Start at the line containing "it rests on." and stop at the line containing "from enum import Enum"; copy those lines exactly, both ends included, and no others.

**PROVIDED MATERIAL**:

....

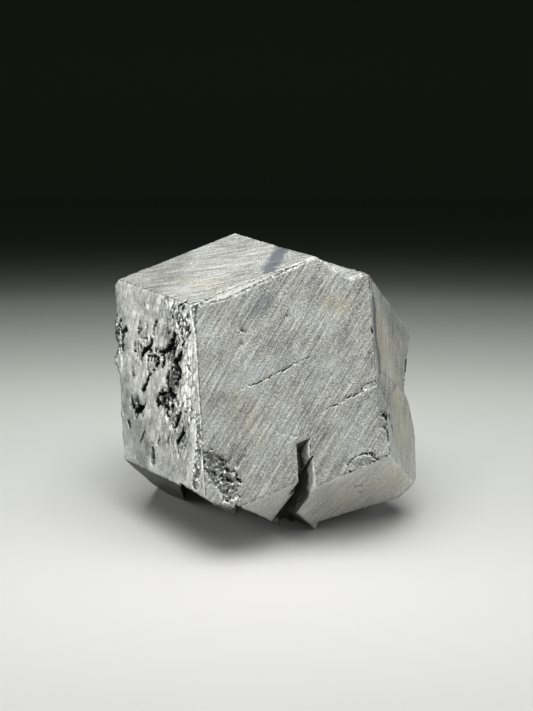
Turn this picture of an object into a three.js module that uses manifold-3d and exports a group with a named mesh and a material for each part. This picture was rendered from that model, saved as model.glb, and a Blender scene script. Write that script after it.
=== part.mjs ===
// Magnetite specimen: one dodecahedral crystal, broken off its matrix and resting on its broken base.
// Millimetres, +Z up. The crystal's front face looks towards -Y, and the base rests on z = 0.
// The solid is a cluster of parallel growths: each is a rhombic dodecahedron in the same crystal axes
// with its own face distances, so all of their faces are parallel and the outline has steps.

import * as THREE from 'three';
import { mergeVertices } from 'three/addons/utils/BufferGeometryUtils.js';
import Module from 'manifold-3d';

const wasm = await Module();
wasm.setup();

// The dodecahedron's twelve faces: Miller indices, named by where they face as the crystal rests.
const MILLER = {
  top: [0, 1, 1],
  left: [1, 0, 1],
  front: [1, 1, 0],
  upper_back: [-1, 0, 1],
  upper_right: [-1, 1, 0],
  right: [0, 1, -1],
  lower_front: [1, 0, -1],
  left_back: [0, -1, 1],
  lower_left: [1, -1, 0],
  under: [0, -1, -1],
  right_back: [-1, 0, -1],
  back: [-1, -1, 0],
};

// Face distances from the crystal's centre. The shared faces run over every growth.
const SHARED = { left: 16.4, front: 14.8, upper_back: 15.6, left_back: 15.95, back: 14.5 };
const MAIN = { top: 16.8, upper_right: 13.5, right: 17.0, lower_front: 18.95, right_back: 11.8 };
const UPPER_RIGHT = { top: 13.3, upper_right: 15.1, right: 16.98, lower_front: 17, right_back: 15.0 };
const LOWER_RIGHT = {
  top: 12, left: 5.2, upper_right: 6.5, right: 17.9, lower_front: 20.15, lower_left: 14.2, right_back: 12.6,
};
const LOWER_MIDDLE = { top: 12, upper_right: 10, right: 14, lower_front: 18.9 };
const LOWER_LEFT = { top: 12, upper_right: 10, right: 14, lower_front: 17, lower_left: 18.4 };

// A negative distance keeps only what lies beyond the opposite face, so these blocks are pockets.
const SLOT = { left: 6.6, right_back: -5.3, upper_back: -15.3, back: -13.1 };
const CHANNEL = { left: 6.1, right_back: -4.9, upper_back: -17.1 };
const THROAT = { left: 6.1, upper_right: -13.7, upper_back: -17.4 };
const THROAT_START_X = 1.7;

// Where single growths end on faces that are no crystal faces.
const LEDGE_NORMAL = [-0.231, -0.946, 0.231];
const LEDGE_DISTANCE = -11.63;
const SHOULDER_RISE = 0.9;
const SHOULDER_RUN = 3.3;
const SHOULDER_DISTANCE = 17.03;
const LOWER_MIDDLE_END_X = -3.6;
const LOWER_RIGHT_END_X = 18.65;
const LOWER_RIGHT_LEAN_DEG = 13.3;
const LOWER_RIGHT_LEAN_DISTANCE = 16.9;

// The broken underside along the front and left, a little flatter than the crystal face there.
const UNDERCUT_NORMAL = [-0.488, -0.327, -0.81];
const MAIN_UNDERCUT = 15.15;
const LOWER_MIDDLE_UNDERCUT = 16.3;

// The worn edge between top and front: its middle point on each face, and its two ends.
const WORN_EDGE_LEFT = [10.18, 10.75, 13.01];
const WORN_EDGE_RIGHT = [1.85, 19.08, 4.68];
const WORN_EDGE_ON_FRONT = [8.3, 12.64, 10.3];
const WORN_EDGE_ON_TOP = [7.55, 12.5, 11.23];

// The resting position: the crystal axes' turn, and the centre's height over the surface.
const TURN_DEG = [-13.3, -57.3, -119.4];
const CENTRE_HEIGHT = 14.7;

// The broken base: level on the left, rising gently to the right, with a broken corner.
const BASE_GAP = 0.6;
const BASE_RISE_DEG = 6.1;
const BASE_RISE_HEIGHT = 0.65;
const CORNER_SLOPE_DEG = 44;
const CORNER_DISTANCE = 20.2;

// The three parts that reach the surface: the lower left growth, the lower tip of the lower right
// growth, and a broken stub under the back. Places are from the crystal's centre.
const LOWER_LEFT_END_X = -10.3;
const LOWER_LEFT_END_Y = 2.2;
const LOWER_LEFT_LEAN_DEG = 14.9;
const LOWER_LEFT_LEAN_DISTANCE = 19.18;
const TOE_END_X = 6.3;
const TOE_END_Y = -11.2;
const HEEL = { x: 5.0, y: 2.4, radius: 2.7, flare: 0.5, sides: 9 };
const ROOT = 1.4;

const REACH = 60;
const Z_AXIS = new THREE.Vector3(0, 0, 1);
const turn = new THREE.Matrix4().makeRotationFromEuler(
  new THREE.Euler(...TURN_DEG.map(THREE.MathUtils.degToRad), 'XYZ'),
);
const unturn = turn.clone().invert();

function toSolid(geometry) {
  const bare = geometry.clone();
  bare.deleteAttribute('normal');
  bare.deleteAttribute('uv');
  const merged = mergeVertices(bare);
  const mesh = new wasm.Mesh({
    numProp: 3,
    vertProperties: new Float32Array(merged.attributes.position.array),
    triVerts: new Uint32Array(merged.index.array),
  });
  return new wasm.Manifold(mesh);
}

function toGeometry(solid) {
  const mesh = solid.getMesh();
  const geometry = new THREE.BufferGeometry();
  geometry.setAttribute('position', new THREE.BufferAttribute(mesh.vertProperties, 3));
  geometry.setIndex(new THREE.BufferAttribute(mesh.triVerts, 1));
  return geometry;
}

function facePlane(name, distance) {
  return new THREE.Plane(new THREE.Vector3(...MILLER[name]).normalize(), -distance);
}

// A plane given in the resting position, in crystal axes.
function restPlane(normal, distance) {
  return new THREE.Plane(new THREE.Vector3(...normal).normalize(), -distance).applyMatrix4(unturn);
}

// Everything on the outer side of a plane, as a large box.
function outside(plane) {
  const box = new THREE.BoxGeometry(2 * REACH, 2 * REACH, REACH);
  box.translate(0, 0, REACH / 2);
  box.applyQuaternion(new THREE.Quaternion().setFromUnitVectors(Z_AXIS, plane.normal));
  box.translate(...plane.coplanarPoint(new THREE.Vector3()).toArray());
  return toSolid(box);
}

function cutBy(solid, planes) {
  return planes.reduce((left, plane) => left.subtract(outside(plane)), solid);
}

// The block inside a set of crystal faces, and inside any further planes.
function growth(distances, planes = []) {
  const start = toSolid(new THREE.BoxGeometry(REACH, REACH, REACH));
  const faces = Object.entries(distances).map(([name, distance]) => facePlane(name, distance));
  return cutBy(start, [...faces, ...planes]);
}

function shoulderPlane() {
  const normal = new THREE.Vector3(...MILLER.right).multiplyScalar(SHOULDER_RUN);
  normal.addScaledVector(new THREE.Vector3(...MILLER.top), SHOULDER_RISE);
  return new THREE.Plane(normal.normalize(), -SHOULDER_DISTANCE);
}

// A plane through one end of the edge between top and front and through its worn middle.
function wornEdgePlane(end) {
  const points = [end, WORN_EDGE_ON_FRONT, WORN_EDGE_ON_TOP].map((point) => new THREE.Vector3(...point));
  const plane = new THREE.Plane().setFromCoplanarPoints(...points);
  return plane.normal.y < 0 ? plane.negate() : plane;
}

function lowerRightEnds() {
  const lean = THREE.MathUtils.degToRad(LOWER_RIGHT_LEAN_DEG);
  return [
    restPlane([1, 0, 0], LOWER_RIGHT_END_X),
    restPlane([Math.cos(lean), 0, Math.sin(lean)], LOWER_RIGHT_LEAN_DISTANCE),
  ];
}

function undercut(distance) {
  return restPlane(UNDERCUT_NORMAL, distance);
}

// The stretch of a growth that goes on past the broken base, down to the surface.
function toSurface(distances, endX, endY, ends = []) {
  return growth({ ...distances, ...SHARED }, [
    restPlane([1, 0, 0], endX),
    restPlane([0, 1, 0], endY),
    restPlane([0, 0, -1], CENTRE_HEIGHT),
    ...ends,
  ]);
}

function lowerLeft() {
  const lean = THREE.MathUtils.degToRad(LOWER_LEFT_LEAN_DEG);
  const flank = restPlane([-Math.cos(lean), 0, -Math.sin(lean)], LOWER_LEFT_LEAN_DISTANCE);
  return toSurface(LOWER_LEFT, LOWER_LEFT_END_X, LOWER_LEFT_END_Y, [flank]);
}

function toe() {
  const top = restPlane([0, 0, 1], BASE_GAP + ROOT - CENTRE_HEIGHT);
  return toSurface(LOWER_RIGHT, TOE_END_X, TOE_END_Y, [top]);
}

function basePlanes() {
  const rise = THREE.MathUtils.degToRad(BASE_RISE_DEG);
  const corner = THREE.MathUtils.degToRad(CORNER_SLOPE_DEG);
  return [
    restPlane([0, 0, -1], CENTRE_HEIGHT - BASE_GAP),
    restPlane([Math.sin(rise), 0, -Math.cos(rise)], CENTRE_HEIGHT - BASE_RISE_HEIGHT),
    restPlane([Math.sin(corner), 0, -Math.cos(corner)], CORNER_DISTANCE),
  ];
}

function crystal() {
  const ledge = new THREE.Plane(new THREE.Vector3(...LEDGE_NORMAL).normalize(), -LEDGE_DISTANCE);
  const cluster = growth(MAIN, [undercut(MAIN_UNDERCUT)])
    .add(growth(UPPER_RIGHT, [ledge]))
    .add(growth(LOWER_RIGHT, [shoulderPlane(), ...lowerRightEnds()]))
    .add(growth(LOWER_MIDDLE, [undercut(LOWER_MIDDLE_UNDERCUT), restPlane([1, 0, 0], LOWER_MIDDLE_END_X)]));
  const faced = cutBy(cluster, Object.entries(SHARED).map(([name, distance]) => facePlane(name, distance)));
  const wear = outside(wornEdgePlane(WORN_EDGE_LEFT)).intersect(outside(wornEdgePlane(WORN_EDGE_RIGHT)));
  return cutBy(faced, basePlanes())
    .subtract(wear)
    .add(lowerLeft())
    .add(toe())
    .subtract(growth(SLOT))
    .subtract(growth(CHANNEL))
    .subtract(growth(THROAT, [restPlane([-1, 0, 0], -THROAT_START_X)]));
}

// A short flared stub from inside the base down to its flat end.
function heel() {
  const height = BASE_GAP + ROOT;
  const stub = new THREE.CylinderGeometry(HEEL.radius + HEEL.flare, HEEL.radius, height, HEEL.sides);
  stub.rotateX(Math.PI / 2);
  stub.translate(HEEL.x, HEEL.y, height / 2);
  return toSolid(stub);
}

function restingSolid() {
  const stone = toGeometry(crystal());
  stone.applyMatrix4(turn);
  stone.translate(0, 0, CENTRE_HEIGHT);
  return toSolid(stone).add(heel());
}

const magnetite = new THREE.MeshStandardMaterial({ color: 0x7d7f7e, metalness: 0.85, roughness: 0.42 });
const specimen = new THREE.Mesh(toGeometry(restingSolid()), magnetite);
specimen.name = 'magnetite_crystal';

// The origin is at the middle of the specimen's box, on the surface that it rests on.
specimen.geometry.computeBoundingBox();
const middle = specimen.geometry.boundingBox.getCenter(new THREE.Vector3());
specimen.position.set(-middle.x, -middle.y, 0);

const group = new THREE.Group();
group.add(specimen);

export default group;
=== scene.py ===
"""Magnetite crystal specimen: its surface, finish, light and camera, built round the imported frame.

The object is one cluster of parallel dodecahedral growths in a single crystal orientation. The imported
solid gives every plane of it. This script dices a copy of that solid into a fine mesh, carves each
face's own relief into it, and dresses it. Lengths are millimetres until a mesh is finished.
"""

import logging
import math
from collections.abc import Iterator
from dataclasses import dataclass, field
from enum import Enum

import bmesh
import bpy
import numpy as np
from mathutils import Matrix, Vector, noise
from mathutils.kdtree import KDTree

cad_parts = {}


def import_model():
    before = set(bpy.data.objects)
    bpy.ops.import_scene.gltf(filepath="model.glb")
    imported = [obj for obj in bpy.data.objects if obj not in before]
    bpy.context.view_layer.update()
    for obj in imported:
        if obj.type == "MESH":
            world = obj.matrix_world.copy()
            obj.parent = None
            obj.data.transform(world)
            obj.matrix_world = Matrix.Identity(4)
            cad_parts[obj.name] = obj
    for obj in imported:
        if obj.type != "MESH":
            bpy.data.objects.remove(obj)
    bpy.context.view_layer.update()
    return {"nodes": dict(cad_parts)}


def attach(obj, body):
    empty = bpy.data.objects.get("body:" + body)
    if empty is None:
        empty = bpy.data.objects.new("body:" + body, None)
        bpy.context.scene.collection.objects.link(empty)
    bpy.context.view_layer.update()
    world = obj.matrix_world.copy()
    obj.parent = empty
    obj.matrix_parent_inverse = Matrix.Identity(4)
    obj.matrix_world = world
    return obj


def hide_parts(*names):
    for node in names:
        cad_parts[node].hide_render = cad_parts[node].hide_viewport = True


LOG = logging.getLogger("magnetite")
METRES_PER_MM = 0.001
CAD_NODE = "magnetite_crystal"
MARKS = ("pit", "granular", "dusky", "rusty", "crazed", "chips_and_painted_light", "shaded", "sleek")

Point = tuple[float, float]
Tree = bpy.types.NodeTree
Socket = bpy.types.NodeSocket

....

**TASK RESULT**:
// The origin is at the middle of the specimen's box, on the surface that it rests on.
specimen.geometry.computeBoundingBox();
const middle = specimen.geometry.boundingBox.getCenter(new THREE.Vector3());
specimen.position.set(-middle.x, -middle.y, 0);

const group = new THREE.Group();
group.add(specimen);

export default group;
=== scene.py ===
"""Magnetite crystal specimen: its surface, finish, light and camera, built round the imported frame.

The object is one cluster of parallel dodecahedral growths in a single crystal orientation. The imported
solid gives every plane of it. This script dices a copy of that solid into a fine mesh, carves each
face's own relief into it, and dresses it. Lengths are millimetres until a mesh is finished.
"""

import logging
import math
from collections.abc import Iterator
from dataclasses import dataclass, field
from enum import Enum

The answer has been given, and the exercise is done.